Since polynomial interpolation method makes N-1 degree polynomial function(ex. to interpolate 5 points, highest polynomial degree is 4), where degree cannot be an option to change,

how does interpcrv function has a ‘degree’ input with it?

if I am interpolating N points into a curve, isn’t degree become automatically N-1?

Does ‘degree’ input in interpcrv has different meaning than ‘degree’ as used in polynimial function?

Hi Andrew. NURBS curves are piece-wise polynomial. Each span is a (probably different) polynomial function of the given degree. If you call InterpCrv, degree=3, and choose 7 points, you get a degree 3 NURBS with 9 control points, so it has 6 spans. Each span is its own polynomial function of degree 3.

Thank you @chuck. I think I am finally getting a grasp on this matter but not quite there yet.

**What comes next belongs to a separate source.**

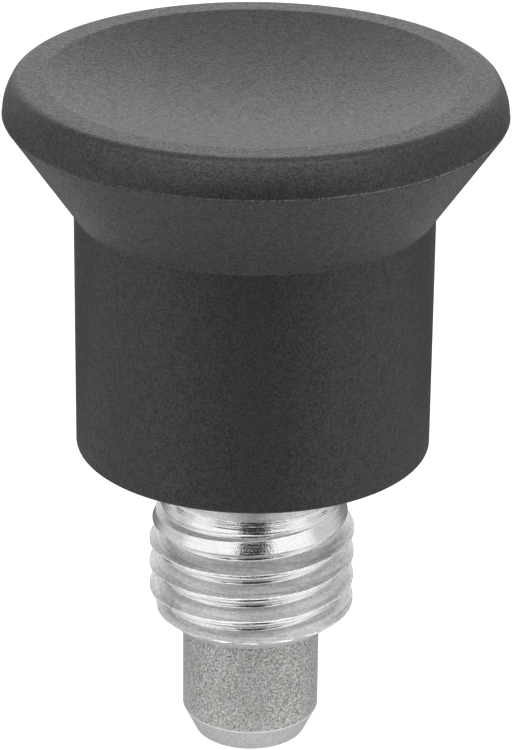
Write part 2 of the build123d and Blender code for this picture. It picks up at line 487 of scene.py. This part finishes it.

If span curves are mutually discrete N degree polynominals, since overall interpolated curve should be differentialble at any point withn the domain of curve, each span curve consisting interpolated curve are affected by ajacent span curve(s) to cope with G continuity which I think is going to be a progressive process(since none of the span curve can be definite to start with.) in algorithm wise. Is this right?

Yes, that’s correct. The knot multiplicity determines the guaranteed degree of continuity at the breaks between adjacent polynomials separated by that knot.